Flipper Zero and the Rise of “Unleashed 2.0”: Why Automotive Cybersecurity Needs to Look Beyond the Perimeter
Vehicles increasingly rely on wireless technologies, from RFID and Sub-GHz radio signals used in remote keyless entry and ignition to NFC-based digital keys in newer models. These protocols underpin convenience features, but they are also increasingly targeted by adversaries.
The Flipper Zero, a pocket-sized multipurpose device originally marketed for security testing and education, is an important example of this rising trend. While its official firmware restricts misuse, underground modifications are transforming Flipper into a low-cost platform for vehicle attacks.
Source: Tiktok
From Open Source to Dark Web Exploits
The community-driven Unleashed firmware was built by hobbyists to expand Flipper’s support for additional frequencies and protocols, keeping the project open and transparent. However, in underground markets, a more sinister evolution has emerged: Unleashed 2.0 (also known as PCFW 2.0).
Unlike the free community build, Unleashed 2.0 is marketed on dark web forums as a serialized commercial product, complete with tiered pricing: starting at $600 and rising $2000 for a DIY relay attack kit or $4000 for an assembled kit, claiming up to 150m signal extension.
This mirrors the structure of legitimate software businesses, signaling a professionalization of automotive-focused cybercrime.
Unleashed 2.0 introduces two main categories of attack:
Rolling Code Exploitation:
- Records legitimate key fob transmissions
- Analyzes the sequence to predict future unlock codes
- Injects those codes to gain unauthorized access
In effect, attackers “learn” the combination to the digital lock after observing it in use.
Relay Attacks:
- Captures and extends the car’s “key nearby?” signal
- Relays it to the actual key inside a home or office
- Sends the legitimate key’s reply back to the car
- The vehicle unlocks and starts, believing the key is present
While relay attacks are not new, their pairing with low-cost consumer hardware like Flipper lowers the barrier of entry significantly.
Source: Reddit
The Democratization of Attack Methods Carries a Significant Impact on Connected Vehicles
The transformation of the Flipper Zero from a niche security-testing gadget into a commercialized dark web tool signals a new chapter in the automotive threat landscape. What once required expensive equipment and deep technical expertise can now be achieved with a low-priced consumer device and an illicit firmware upgrade. In the hands of threat actors, this combination becomes a powerful theft kit. Upstream’s cyber threat intelligence team, specialized in automotive cyber threats, found evidence for a widespread use of Flipper Zero, which can be found in multiple deep web source, including several popular code repositories, social media channels and instant messaging platforms.

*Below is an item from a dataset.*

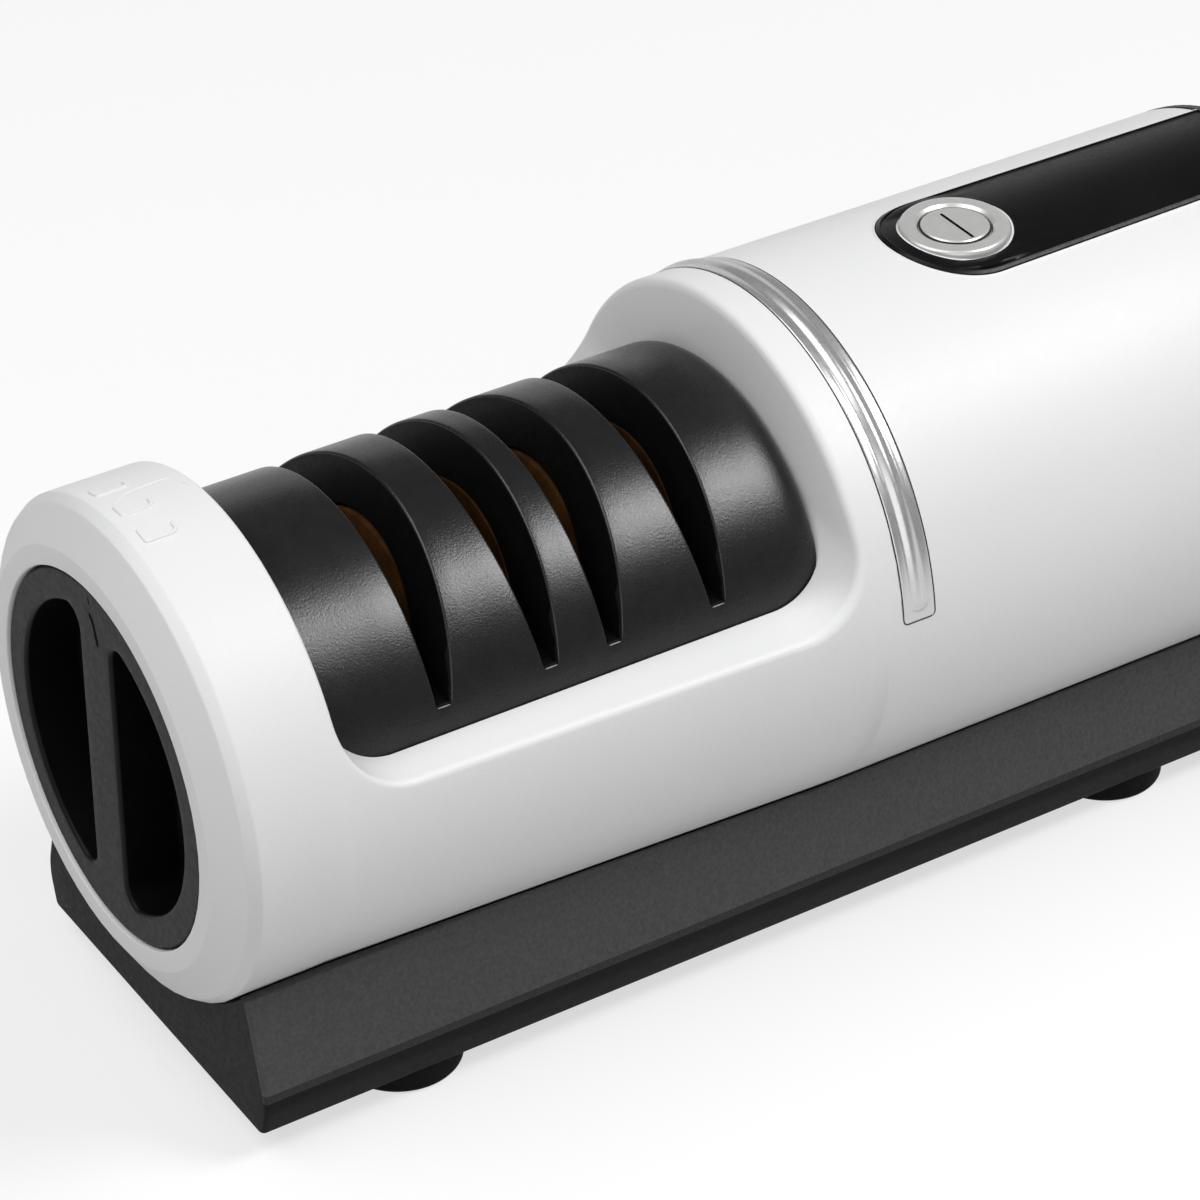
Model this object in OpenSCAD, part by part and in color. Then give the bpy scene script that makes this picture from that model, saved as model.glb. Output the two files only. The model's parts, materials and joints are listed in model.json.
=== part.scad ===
// Electric knife sharpener: a tube-shaped housing lying in a low base, with two sharpening stages.
// X runs from the selector knob to the rear cap, -Y is the near side and Z is up.
// The origin is under the middle of the part, on the surface that the feet stand on.

/* [Tube] */
// Outer radius of the tube behind the collar
rear_r = 47.8; // [40:0.1:56]
// Difference between the tube's radius behind the collar and at the front cap
cone_drop = 2.8; // [1:0.1:4]
// Thickness of the housing's wall
wall = 2.6; // [2.2:0.1:3.2]
// Height of the tube's lowest line above the base's underside
belly_h = 10; // [8.4:0.1:14]
// Distance that the front ring stands ahead of the base
nose = 7; // [5:0.5:9]
// Radius of the rounding between the chamfer and the tube
edge_r = 2; // [1:0.1:2.6]
// Width of the chamfer behind the flat ring
chamfer_w = 5.4; // [4:0.1:6.4]
// Length of the chamfer behind the flat ring
chamfer_l = 3.2; // [2.4:0.1:4]
// Width of the flat ring around the knob
ring_w = 3.7; // [3:0.1:5]
// Distance from the knob's back to the end of its sleeve
sleeve_back = 2.1; // [1.6:0.1:3]
// Thickness of the plate that carries the knob
carrier_t = 2.6; // [2:0.1:3]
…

What makes this evolution particularly concerning is the professionalization of the ecosystem around it. Underground sellers are no longer just sharing exploits in hidden forums, they are running structured businesses. They provide serialized firmware packages, regular updates, and even customer support, all with the explicit goal of monetizing vehicle exploitation. This level of organization blurs the line between hobbyist tinkering and professional cybercrime.
Equally troubling is the breadth of impact. The dark web marketing materials for Unleashed 2.0 claim compatibility with vehicles across European, American, and Asian OEMs, extending beyond passenger cars into commercial fleets. For an industry racing toward connected and autonomous mobility, this highlights a sobering reality: the same consumer-grade tools that empower security researchers can just as easily be repurposed at scale by adversaries.
Building a ‘Threat Intel First’ Cyber Resilience Strategy
For cybersecurity teams, the rise of Unleashed 2.0 is a reminder that resilience requires more than patching vulnerabilities, it demands a proactive, layered defense. At the technical level, vehicle systems must evolve to withstand both traditional and emerging attacks. Stronger encryption and rolling code algorithms, coupled with anomaly detection that flags unusual signal behavior, can help limit exposure. Fail-safes capable of identifying and interrupting relay-style intrusions should be built into next-generation systems.
Yet technology alone is not enough. To stay ahead of adversaries, organizations must look outward, integrating threat intelligence into their security operations. Monitoring dark web marketplaces, tracking discussions, and analyzing threat actor sentiment provide early warning signals that can guide product security roadmaps and incident response planning.
Collaboration is equally critical. No single OEM or supplier can address this challenge in isolation. Intelligence sharing across manufacturers, suppliers, insurers, and law enforcement can help contain risks before they scale. Industry organizations such as the Auto-ISAC should be leveraged to accelerate knowledge exchange and develop collective countermeasures.
Finally, the human element must not be overlooked. Security teams need hands-on experience testing against the very tools being used in the wild. By embedding these practices across the organization, the industry can move beyond reactive fixes toward true resilience.